» What the task requires
Extract the listing in its entirety, keeping each line identical to the original.

» Scripts that build objects

** START **

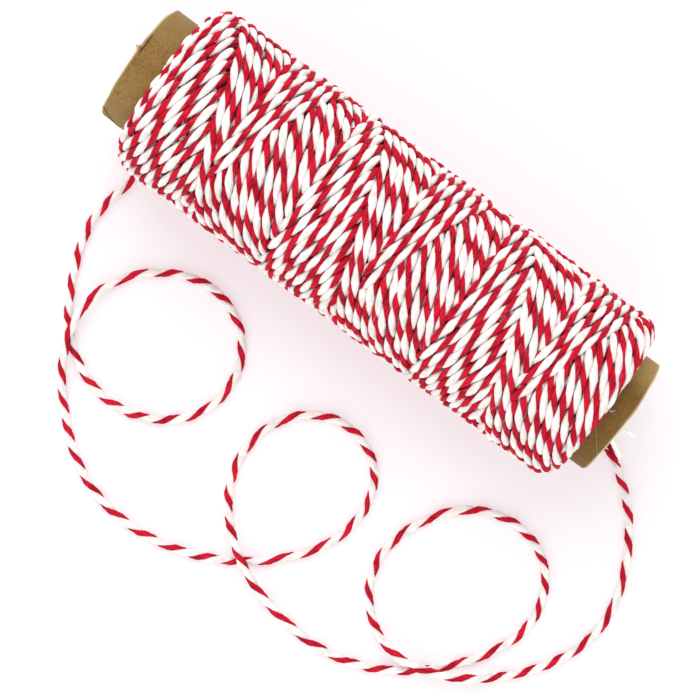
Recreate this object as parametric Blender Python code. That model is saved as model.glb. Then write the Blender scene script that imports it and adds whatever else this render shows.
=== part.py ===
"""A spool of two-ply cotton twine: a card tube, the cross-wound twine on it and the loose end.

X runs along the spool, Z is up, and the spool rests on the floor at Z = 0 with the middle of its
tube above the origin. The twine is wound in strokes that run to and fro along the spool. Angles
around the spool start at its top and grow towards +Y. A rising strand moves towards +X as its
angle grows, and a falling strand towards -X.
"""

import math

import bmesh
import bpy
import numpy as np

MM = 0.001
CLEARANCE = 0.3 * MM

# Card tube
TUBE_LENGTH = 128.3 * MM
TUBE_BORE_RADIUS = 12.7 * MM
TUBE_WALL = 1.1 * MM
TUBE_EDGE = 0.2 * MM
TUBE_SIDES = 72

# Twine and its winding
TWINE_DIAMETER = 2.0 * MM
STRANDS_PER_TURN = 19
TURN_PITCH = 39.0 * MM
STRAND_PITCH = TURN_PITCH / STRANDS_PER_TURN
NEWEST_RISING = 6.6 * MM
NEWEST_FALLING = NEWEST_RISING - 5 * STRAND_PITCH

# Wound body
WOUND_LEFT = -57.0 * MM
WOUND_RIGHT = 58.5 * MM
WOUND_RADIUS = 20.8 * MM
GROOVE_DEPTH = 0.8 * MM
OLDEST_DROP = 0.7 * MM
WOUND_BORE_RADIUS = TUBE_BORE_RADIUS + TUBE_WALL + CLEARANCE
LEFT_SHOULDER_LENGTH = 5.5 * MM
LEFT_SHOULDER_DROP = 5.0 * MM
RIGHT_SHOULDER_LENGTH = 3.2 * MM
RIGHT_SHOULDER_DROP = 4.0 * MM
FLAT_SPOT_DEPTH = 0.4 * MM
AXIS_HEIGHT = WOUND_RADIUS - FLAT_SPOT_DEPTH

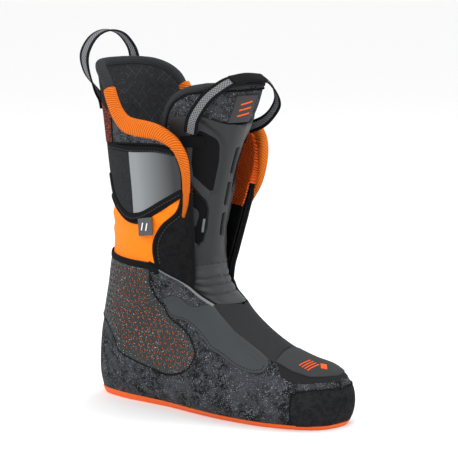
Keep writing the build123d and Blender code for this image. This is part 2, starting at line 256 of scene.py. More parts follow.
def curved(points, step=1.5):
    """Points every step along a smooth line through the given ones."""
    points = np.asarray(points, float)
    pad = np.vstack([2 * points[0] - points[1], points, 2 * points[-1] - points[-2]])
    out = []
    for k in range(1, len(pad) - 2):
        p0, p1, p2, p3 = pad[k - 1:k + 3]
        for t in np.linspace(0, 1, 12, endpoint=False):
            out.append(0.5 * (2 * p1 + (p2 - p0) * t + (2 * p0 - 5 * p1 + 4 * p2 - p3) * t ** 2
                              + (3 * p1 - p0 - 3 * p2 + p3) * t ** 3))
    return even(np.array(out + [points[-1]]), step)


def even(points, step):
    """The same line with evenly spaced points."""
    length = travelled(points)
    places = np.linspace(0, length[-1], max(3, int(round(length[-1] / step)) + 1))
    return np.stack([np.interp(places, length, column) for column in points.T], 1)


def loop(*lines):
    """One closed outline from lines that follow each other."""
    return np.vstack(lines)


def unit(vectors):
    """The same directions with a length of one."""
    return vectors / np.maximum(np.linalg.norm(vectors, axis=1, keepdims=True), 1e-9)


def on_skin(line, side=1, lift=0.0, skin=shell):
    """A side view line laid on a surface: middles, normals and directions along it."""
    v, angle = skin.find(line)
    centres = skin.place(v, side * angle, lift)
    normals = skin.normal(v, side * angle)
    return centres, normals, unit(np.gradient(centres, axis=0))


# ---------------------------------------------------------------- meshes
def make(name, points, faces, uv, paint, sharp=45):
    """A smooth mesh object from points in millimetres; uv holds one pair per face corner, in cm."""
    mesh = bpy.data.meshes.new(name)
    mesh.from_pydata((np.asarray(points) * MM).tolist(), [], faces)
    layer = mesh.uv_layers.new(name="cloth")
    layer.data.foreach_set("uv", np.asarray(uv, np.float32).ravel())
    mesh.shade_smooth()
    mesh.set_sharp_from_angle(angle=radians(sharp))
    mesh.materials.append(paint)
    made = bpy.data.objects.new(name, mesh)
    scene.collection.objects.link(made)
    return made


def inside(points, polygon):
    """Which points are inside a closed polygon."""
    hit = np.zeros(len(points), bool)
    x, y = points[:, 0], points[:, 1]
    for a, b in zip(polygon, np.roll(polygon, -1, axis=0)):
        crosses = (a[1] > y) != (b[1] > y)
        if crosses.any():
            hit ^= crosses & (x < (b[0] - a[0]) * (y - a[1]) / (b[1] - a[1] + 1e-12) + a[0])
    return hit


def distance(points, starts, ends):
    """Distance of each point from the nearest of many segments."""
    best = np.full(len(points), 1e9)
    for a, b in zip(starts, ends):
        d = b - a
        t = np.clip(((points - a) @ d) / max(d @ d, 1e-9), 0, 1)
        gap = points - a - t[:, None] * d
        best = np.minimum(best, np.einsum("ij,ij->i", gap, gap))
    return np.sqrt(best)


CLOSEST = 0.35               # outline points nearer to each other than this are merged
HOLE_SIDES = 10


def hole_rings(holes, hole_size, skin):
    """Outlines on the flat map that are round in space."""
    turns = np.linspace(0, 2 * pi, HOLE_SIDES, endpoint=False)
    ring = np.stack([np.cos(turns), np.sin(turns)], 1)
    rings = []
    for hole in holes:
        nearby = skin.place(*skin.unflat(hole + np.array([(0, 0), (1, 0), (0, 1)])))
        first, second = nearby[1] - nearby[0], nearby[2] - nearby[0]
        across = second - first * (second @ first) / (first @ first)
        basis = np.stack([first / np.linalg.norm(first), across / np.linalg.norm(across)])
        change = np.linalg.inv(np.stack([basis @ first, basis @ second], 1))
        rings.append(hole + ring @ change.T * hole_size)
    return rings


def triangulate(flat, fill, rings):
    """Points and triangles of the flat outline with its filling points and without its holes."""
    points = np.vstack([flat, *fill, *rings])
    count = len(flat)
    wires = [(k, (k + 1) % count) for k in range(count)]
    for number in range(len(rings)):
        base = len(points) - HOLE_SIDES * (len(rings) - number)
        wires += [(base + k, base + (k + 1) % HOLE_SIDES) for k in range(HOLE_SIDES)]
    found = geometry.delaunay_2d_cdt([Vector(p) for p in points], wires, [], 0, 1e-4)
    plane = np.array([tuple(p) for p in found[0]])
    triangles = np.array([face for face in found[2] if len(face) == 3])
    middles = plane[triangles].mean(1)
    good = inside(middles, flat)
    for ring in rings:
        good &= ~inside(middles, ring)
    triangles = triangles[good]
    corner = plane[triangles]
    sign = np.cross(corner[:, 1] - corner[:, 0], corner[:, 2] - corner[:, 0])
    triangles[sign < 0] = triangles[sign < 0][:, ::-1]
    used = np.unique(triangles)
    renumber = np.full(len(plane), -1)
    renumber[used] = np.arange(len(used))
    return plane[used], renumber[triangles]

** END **

» Task response
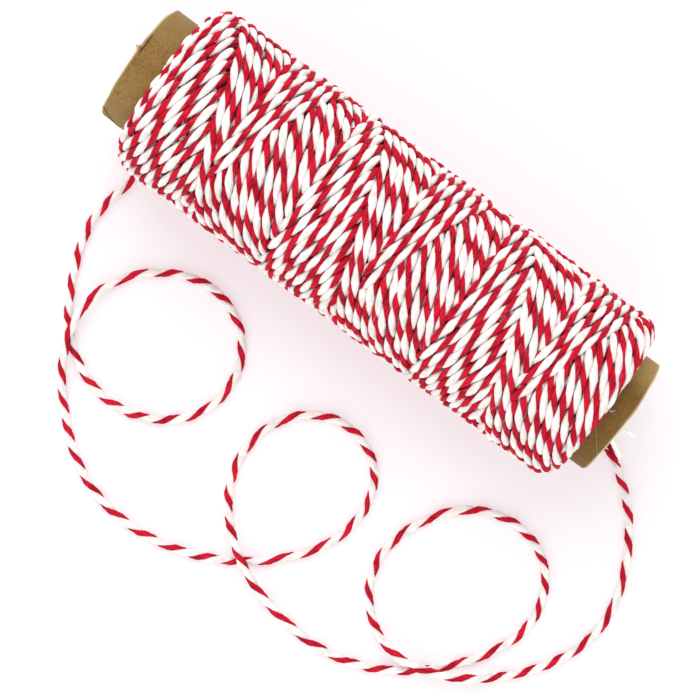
Recreate this object as parametric Blender Python code. That model is saved as model.glb. Then write the Blender scene script that imports it and adds whatever else this render shows.
=== part.py ===
"""A spool of two-ply cotton twine: a card tube, the cross-wound twine on it and the loose end.

X runs along the spool, Z is up, and the spool rests on the floor at Z = 0 with the middle of its
tube above the origin. The twine is wound in strokes that run to and fro along the spool. Angles
around the spool start at its top and grow towards +Y. A rising strand moves towards +X as its
angle grows, and a falling strand towards -X.
"""

import math

import bmesh
import bpy
import numpy as np

MM = 0.001
CLEARANCE = 0.3 * MM

# Card tube
TUBE_LENGTH = 128.3 * MM
TUBE_BORE_RADIUS = 12.7 * MM
TUBE_WALL = 1.1 * MM
TUBE_EDGE = 0.2 * MM
TUBE_SIDES = 72

# Twine and its winding
TWINE_DIAMETER = 2.0 * MM
STRANDS_PER_TURN = 19
TURN_PITCH = 39.0 * MM
STRAND_PITCH = TURN_PITCH / STRANDS_PER_TURN
NEWEST_RISING = 6.6 * MM
NEWEST_FALLING = NEWEST_RISING - 5 * STRAND_PITCH

# Wound body
WOUND_LEFT = -57.0 * MM
WOUND_RIGHT = 58.5 * MM
WOUND_RADIUS = 20.8 * MM
GROOVE_DEPTH = 0.8 * MM
OLDEST_DROP = 0.7 * MM
WOUND_BORE_RADIUS = TUBE_BORE_RADIUS + TUBE_WALL + CLEARANCE
LEFT_SHOULDER_LENGTH = 5.5 * MM
LEFT_SHOULDER_DROP = 5.0 * MM
RIGHT_SHOULDER_LENGTH = 3.2 * MM
RIGHT_SHOULDER_DROP = 4.0 * MM
FLAT_SPOT_DEPTH = 0.4 * MM
AXIS_HEIGHT = WOUND_RADIUS - FLAT_SPOT_DEPTH

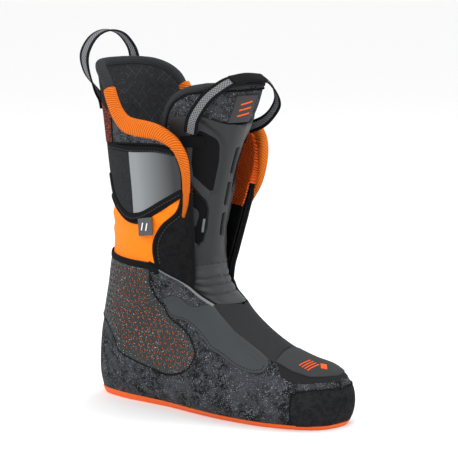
Keep writing the build123d and Blender code for this image. This is part 2, starting at line 256 of scene.py. More parts follow.
def curved(points, step=1.5):
    """Points every step along a smooth line through the given ones."""
    points = np.asarray(points, float)
    pad = np.vstack([2 * points[0] - points[1], points, 2 * points[-1] - points[-2]])
    out = []
    for k in range(1, len(pad) - 2):
        p0, p1, p2, p3 = pad[k - 1:k + 3]
        for t in np.linspace(0, 1, 12, endpoint=False):
            out.append(0.5 * (2 * p1 + (p2 - p0) * t + (2 * p0 - 5 * p1 + 4 * p2 - p3) * t ** 2
                              + (3 * p1 - p0 - 3 * p2 + p3) * t ** 3))
    return even(np.array(out + [points[-1]]), step)


def even(points, step):
    """The same line with evenly spaced points."""
    length = travelled(points)
    places = np.linspace(0, length[-1], max(3, int(round(length[-1] / step)) + 1))
    return np.stack([np.interp(places, length, column) for column in points.T], 1)


def loop(*lines):
    """One closed outline from lines that follow each other."""
    return np.vstack(lines)


def unit(vectors):
    """The same directions with a length of one."""
    return vectors / np.maximum(np.linalg.norm(vectors, axis=1, keepdims=True), 1e-9)


def on_skin(line, side=1, lift=0.0, skin=shell):
    """A side view line laid on a surface: middles, normals and directions along it."""
    v, angle = skin.find(line)
    centres = skin.place(v, side * angle, lift)
    normals = skin.normal(v, side * angle)
    return centres, normals, unit(np.gradient(centres, axis=0))


# ---------------------------------------------------------------- meshes
def make(name, points, faces, uv, paint, sharp=45):
    """A smooth mesh object from points in millimetres; uv holds one pair per face corner, in cm."""
    mesh = bpy.data.meshes.new(name)
    mesh.from_pydata((np.asarray(points) * MM).tolist(), [], faces)
    layer = mesh.uv_layers.new(name="cloth")
    layer.data.foreach_set("uv", np.asarray(uv, np.float32).ravel())
    mesh.shade_smooth()
    mesh.set_sharp_from_angle(angle=radians(sharp))
    mesh.materials.append(paint)
    made = bpy.data.objects.new(name, mesh)
    scene.collection.objects.link(made)
    return made


def inside(points, polygon):
    """Which points are inside a closed polygon."""
    hit = np.zeros(len(points), bool)
    x, y = points[:, 0], points[:, 1]
    for a, b in zip(polygon, np.roll(polygon, -1, axis=0)):
        crosses = (a[1] > y) != (b[1] > y)
        if crosses.any():
            hit ^= crosses & (x < (b[0] - a[0]) * (y - a[1]) / (b[1] - a[1] + 1e-12) + a[0])
    return hit


def distance(points, starts, ends):
    """Distance of each point from the nearest of many segments."""
    best = np.full(len(points), 1e9)
    for a, b in zip(starts, ends):
        d = b - a
        t = np.clip(((points - a) @ d) / max(d @ d, 1e-9), 0, 1)
        gap = points - a - t[:, None] * d
        best = np.minimum(best, np.einsum("ij,ij->i", gap, gap))
    return np.sqrt(best)


CLOSEST = 0.35               # outline points nearer to each other than this are merged
HOLE_SIDES = 10


def hole_rings(holes, hole_size, skin):
    """Outlines on the flat map that are round in space."""
    turns = np.linspace(0, 2 * pi, HOLE_SIDES, endpoint=False)
    ring = np.stack([np.cos(turns), np.sin(turns)], 1)
    rings = []
    for hole in holes:
        nearby = skin.place(*skin.unflat(hole + np.array([(0, 0), (1, 0), (0, 1)])))
        first, second = nearby[1] - nearby[0], nearby[2] - nearby[0]
        across = second - first * (second @ first) / (first @ first)
        basis = np.stack([first / np.linalg.norm(first), across / np.linalg.norm(across)])
        change = np.linalg.inv(np.stack([basis @ first, basis @ second], 1))
        rings.append(hole + ring @ change.T * hole_size)
    return rings


def triangulate(flat, fill, rings):
    """Points and triangles of the flat outline with its filling points and without its holes."""
    points = np.vstack([flat, *fill, *rings])
    count = len(flat)
    wires = [(k, (k + 1) % count) for k in range(count)]
    for number in range(len(rings)):
        base = len(points) - HOLE_SIDES * (len(rings) - number)
        wires += [(base + k, base + (k + 1) % HOLE_SIDES) for k in range(HOLE_SIDES)]
    found = geometry.delaunay_2d_cdt([Vector(p) for p in points], wires, [], 0, 1e-4)
    plane = np.array([tuple(p) for p in found[0]])
    triangles = np.array([face for face in found[2] if len(face) == 3])
    middles = plane[triangles].mean(1)
    good = inside(middles, flat)
    for ring in rings:
        good &= ~inside(middles, ring)
    triangles = triangles[good]
    corner = plane[triangles]
    sign = np.cross(corner[:, 1] - corner[:, 0], corner[:, 2] - corner[:, 0])
    triangles[sign < 0] = triangles[sign < 0][:, ::-1]
    used = np.unique(triangles)
    renumber = np.full(len(plane), -1)
    renumber[used] = np.arange(len(used))
    return plane[used], renumber[triangles]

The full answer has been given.